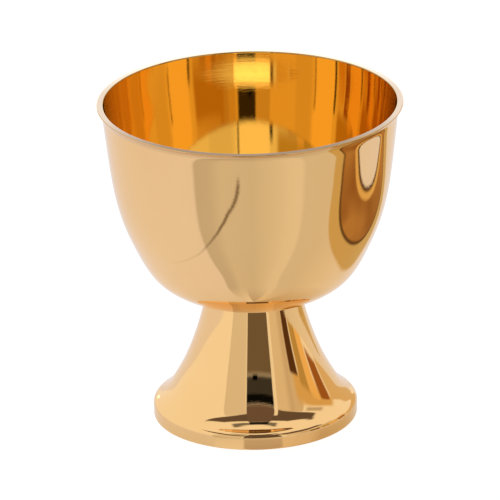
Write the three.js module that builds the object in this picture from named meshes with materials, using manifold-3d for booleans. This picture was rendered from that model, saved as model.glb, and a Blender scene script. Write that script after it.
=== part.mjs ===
// Small communion chalice: a spun cup bolted to a hollow spun foot.
// Millimetres, +Z up, origin at the centre of the underside of the foot.
import * as THREE from 'three';
import { mergeVertices } from 'three/addons/utils/BufferGeometryUtils.js';
import Module from 'manifold-3d';

// ---------------------------------------------------------------- dimensions
const TOTAL_H = 89.2; // table to rim
const SEAT_Z = 34.4; // plane where the bowl sits on the foot
const FOOT_SHEET = 1.0; // wall of the foot
const CUP_SHEET = 0.7; // wall of the cup's lower part

const RIM_OUTER_R = 40.85; // outward-turned lip
const RIM_FLAT_OUTER_R = 40.6; // flat on top of the lip
const RIM_FLAT_INNER_R = 39.42;
const BOWL_SEAT_R = 11.7; // flat in the middle of the bowl's underside
const OFFSET_WALL_TOP_Z = 54; // above this the bowl's inside has its own stations

const FOOT_R = 27.5; // vertical band at the bottom of the foot
const BAND_H = 3.3; // upright part of the band, below its rounded shoulder
const SHOULDER_R = 25.85; // inner end of the shoulder, where the flare starts
const SHOULDER_Z = 5.15;
const HEM_INNER_R = 25.0; // sheet turned inward under the band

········

*WORK REQUIRED*:
Take the lines above and print them exactly.

*RESPONSE*:
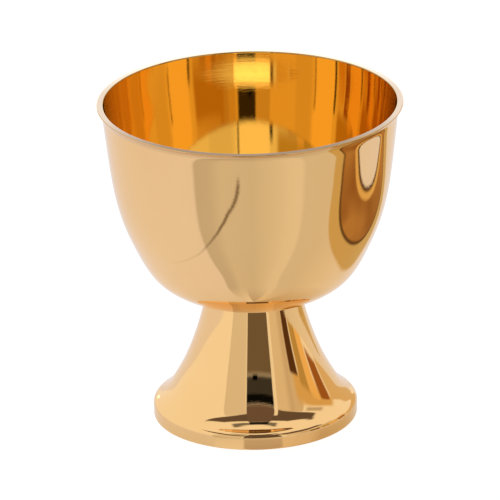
Write the three.js module that builds the object in this picture from named meshes with materials, using manifold-3d for booleans. This picture was rendered from that model, saved as model.glb, and a Blender scene script. Write that script after it.
=== part.mjs ===
// Small communion chalice: a spun cup bolted to a hollow spun foot.
// Millimetres, +Z up, origin at the centre of the underside of the foot.
import * as THREE from 'three';
import { mergeVertices } from 'three/addons/utils/BufferGeometryUtils.js';
import Module from 'manifold-3d';

// ---------------------------------------------------------------- dimensions
const TOTAL_H = 89.2; // table to rim
const SEAT_Z = 34.4; // plane where the bowl sits on the foot
const FOOT_SHEET = 1.0; // wall of the foot
const CUP_SHEET = 0.7; // wall of the cup's lower part

const RIM_OUTER_R = 40.85; // outward-turned lip
const RIM_FLAT_OUTER_R = 40.6; // flat on top of the lip
const RIM_FLAT_INNER_R = 39.42;
const BOWL_SEAT_R = 11.7; // flat in the middle of the bowl's underside
const OFFSET_WALL_TOP_Z = 54; // above this the bowl's inside has its own stations

const FOOT_R = 27.5; // vertical band at the bottom of the foot
const BAND_H = 3.3; // upright part of the band, below its rounded shoulder
const SHOULDER_R = 25.85; // inner end of the shoulder, where the flare starts
const SHOULDER_Z = 5.15;
const HEM_INNER_R = 25.0; // sheet turned inward under the band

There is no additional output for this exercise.